*Your objective:* Write out the whole listing again, exactly.

*Recorded data:*
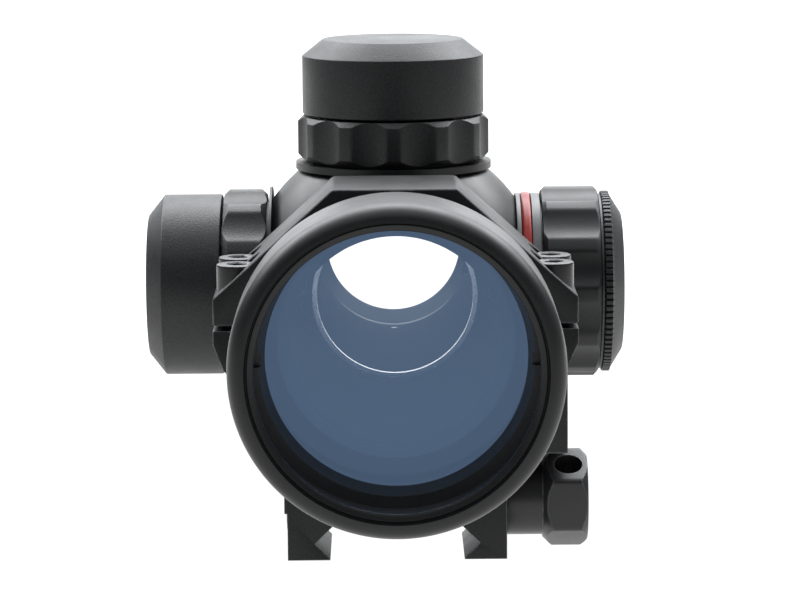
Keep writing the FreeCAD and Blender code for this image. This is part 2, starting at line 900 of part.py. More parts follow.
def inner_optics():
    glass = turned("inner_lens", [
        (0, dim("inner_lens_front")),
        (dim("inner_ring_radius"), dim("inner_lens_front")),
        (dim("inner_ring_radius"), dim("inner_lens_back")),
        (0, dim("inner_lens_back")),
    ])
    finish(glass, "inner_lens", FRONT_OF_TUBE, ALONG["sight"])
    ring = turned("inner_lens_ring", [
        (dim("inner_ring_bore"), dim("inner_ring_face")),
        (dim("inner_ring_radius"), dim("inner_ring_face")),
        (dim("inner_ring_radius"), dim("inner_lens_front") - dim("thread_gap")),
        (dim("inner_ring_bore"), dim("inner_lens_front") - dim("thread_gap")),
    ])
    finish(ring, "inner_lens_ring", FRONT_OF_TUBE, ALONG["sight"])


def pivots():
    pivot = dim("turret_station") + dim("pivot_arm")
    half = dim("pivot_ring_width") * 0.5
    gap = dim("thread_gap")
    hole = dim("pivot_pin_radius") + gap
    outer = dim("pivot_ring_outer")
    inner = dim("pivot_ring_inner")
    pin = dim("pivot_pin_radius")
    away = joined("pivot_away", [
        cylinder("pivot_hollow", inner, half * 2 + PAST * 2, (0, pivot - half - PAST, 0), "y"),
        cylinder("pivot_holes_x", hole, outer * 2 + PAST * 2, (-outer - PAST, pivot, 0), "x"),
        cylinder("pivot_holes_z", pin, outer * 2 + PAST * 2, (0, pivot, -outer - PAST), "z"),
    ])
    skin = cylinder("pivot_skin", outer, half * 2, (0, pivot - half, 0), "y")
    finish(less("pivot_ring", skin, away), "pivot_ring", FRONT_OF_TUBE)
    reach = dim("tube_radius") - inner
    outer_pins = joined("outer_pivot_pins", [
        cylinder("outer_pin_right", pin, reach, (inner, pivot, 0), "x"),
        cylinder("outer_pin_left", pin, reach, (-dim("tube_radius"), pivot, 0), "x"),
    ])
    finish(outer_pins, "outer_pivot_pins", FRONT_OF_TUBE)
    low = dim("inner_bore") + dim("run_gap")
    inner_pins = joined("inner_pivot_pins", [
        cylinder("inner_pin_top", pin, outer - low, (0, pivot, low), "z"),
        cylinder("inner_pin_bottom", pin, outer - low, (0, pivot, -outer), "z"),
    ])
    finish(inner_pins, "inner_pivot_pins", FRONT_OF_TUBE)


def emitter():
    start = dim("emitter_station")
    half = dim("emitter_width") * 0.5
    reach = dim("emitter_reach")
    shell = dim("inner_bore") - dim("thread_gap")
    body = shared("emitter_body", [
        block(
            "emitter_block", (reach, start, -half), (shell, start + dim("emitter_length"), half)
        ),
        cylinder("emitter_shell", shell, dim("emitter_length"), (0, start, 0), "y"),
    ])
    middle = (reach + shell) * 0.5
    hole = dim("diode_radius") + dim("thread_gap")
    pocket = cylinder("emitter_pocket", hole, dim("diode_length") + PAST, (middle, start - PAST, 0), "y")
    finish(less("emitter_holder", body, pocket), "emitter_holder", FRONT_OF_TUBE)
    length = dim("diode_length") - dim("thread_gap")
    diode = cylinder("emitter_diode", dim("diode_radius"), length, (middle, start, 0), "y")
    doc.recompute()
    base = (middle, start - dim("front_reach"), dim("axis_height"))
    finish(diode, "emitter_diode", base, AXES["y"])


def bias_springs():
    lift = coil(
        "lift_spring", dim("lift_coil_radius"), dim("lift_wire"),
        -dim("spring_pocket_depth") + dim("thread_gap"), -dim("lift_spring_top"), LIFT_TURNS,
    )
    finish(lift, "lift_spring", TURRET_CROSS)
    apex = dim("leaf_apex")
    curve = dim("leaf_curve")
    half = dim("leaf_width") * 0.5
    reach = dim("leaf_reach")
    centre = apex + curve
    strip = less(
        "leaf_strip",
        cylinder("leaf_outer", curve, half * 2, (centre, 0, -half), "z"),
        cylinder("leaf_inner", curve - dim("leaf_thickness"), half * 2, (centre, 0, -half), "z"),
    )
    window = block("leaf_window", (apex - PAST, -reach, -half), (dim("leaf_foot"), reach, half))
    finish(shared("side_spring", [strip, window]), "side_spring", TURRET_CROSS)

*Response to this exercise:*
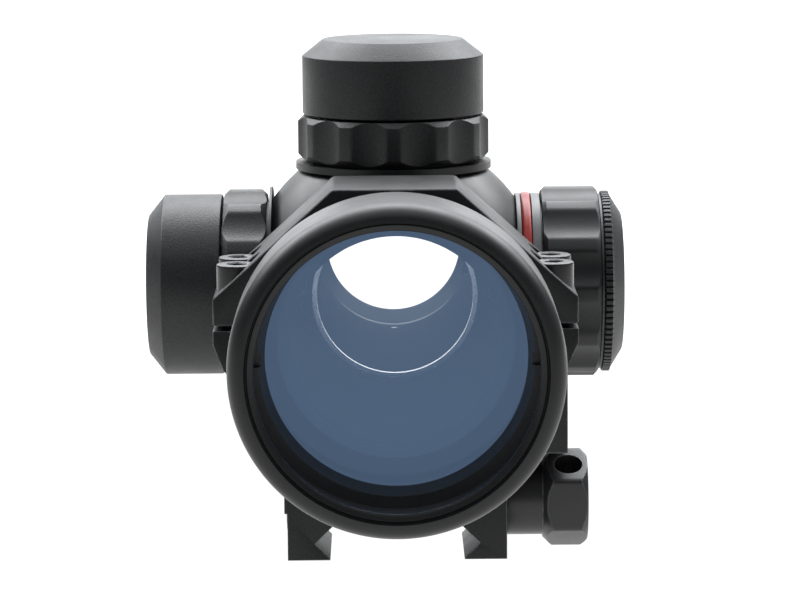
Keep writing the FreeCAD and Blender code for this image. This is part 2, starting at line 900 of part.py. More parts follow.
def inner_optics():
    glass = turned("inner_lens", [
        (0, dim("inner_lens_front")),
        (dim("inner_ring_radius"), dim("inner_lens_front")),
        (dim("inner_ring_radius"), dim("inner_lens_back")),
        (0, dim("inner_lens_back")),
    ])
    finish(glass, "inner_lens", FRONT_OF_TUBE, ALONG["sight"])
    ring = turned("inner_lens_ring", [
        (dim("inner_ring_bore"), dim("inner_ring_face")),
        (dim("inner_ring_radius"), dim("inner_ring_face")),
        (dim("inner_ring_radius"), dim("inner_lens_front") - dim("thread_gap")),
        (dim("inner_ring_bore"), dim("inner_lens_front") - dim("thread_gap")),
    ])
    finish(ring, "inner_lens_ring", FRONT_OF_TUBE, ALONG["sight"])


def pivots():
    pivot = dim("turret_station") + dim("pivot_arm")
    half = dim("pivot_ring_width") * 0.5
    gap = dim("thread_gap")
    hole = dim("pivot_pin_radius") + gap
    outer = dim("pivot_ring_outer")
    inner = dim("pivot_ring_inner")
    pin = dim("pivot_pin_radius")
    away = joined("pivot_away", [
        cylinder("pivot_hollow", inner, half * 2 + PAST * 2, (0, pivot - half - PAST, 0), "y"),
        cylinder("pivot_holes_x", hole, outer * 2 + PAST * 2, (-outer - PAST, pivot, 0), "x"),
        cylinder("pivot_holes_z", pin, outer * 2 + PAST * 2, (0, pivot, -outer - PAST), "z"),
    ])
    skin = cylinder("pivot_skin", outer, half * 2, (0, pivot - half, 0), "y")
    finish(less("pivot_ring", skin, away), "pivot_ring", FRONT_OF_TUBE)
    reach = dim("tube_radius") - inner
    outer_pins = joined("outer_pivot_pins", [
        cylinder("outer_pin_right", pin, reach, (inner, pivot, 0), "x"),
        cylinder("outer_pin_left", pin, reach, (-dim("tube_radius"), pivot, 0), "x"),
    ])
    finish(outer_pins, "outer_pivot_pins", FRONT_OF_TUBE)
    low = dim("inner_bore") + dim("run_gap")
    inner_pins = joined("inner_pivot_pins", [
        cylinder("inner_pin_top", pin, outer - low, (0, pivot, low), "z"),
        cylinder("inner_pin_bottom", pin, outer - low, (0, pivot, -outer), "z"),
    ])
    finish(inner_pins, "inner_pivot_pins", FRONT_OF_TUBE)


def emitter():
    start = dim("emitter_station")
    half = dim("emitter_width") * 0.5
    reach = dim("emitter_reach")
    shell = dim("inner_bore") - dim("thread_gap")
    body = shared("emitter_body", [
        block(
            "emitter_block", (reach, start, -half), (shell, start + dim("emitter_length"), half)
        ),
        cylinder("emitter_shell", shell, dim("emitter_length"), (0, start, 0), "y"),
    ])
    middle = (reach + shell) * 0.5
    hole = dim("diode_radius") + dim("thread_gap")
    pocket = cylinder("emitter_pocket", hole, dim("diode_length") + PAST, (middle, start - PAST, 0), "y")
    finish(less("emitter_holder", body, pocket), "emitter_holder", FRONT_OF_TUBE)
    length = dim("diode_length") - dim("thread_gap")
    diode = cylinder("emitter_diode", dim("diode_radius"), length, (middle, start, 0), "y")
    doc.recompute()
    base = (middle, start - dim("front_reach"), dim("axis_height"))
    finish(diode, "emitter_diode", base, AXES["y"])


def bias_springs():
    lift = coil(
        "lift_spring", dim("lift_coil_radius"), dim("lift_wire"),
        -dim("spring_pocket_depth") + dim("thread_gap"), -dim("lift_spring_top"), LIFT_TURNS,
    )
    finish(lift, "lift_spring", TURRET_CROSS)
    apex = dim("leaf_apex")
    curve = dim("leaf_curve")
    half = dim("leaf_width") * 0.5
    reach = dim("leaf_reach")
    centre = apex + curve
    strip = less(
        "leaf_strip",
        cylinder("leaf_outer", curve, half * 2, (centre, 0, -half), "z"),
        cylinder("leaf_inner", curve - dim("leaf_thickness"), half * 2, (centre, 0, -half), "z"),
    )
    window = block("leaf_window", (apex - PAST, -reach, -half), (dim("leaf_foot"), reach, half))
    finish(shared("side_spring", [strip, window]), "side_spring", TURRET_CROSS)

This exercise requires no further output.